Exercise description
Each line of the material must be returned exactly.

Provided data

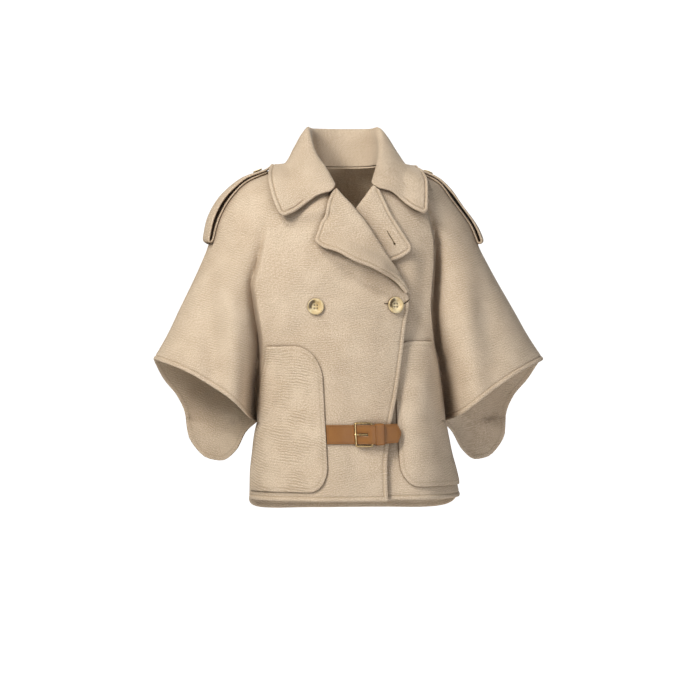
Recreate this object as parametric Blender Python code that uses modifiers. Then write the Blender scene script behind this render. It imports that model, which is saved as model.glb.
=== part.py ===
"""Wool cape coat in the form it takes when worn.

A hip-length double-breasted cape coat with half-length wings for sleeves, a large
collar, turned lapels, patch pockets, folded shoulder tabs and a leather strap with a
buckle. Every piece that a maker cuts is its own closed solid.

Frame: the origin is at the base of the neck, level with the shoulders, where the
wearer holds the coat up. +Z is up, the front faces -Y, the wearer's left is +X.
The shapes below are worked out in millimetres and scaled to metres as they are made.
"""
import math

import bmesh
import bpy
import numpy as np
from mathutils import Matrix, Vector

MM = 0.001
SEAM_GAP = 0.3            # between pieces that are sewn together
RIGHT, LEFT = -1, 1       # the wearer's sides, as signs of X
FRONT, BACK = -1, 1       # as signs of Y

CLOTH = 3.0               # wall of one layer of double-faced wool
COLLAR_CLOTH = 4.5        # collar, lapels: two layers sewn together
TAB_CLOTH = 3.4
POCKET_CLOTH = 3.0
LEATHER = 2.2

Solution
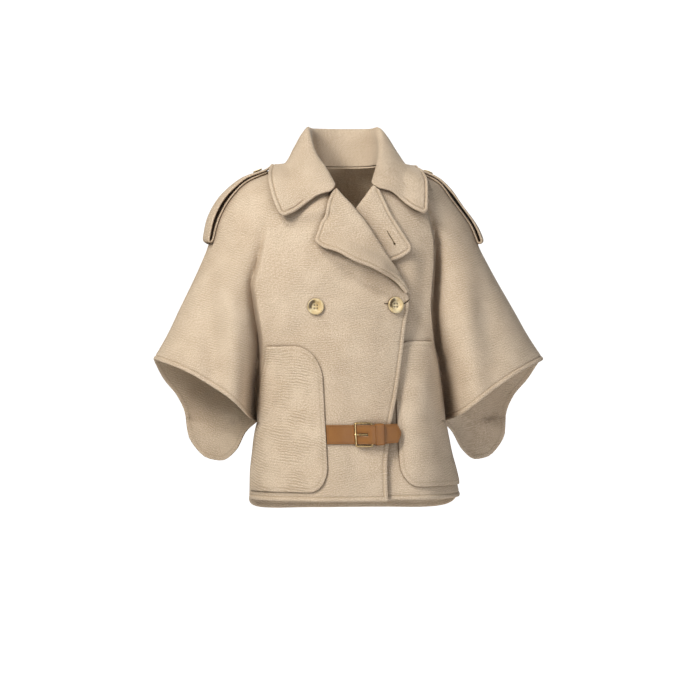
Recreate this object as parametric Blender Python code that uses modifiers. Then write the Blender scene script behind this render. It imports that model, which is saved as model.glb.
=== part.py ===
"""Wool cape coat in the form it takes when worn.

A hip-length double-breasted cape coat with half-length wings for sleeves, a large
collar, turned lapels, patch pockets, folded shoulder tabs and a leather strap with a
buckle. Every piece that a maker cuts is its own closed solid.

Frame: the origin is at the base of the neck, level with the shoulders, where the
wearer holds the coat up. +Z is up, the front faces -Y, the wearer's left is +X.
The shapes below are worked out in millimetres and scaled to metres as they are made.
"""
import math

import bmesh
import bpy
import numpy as np
from mathutils import Matrix, Vector

MM = 0.001
SEAM_GAP = 0.3            # between pieces that are sewn together
RIGHT, LEFT = -1, 1       # the wearer's sides, as signs of X
FRONT, BACK = -1, 1       # as signs of Y

CLOTH = 3.0               # wall of one layer of double-faced wool
COLLAR_CLOTH = 4.5        # collar, lapels: two layers sewn together
TAB_CLOTH = 3.4
POCKET_CLOTH = 3.0
LEATHER = 2.2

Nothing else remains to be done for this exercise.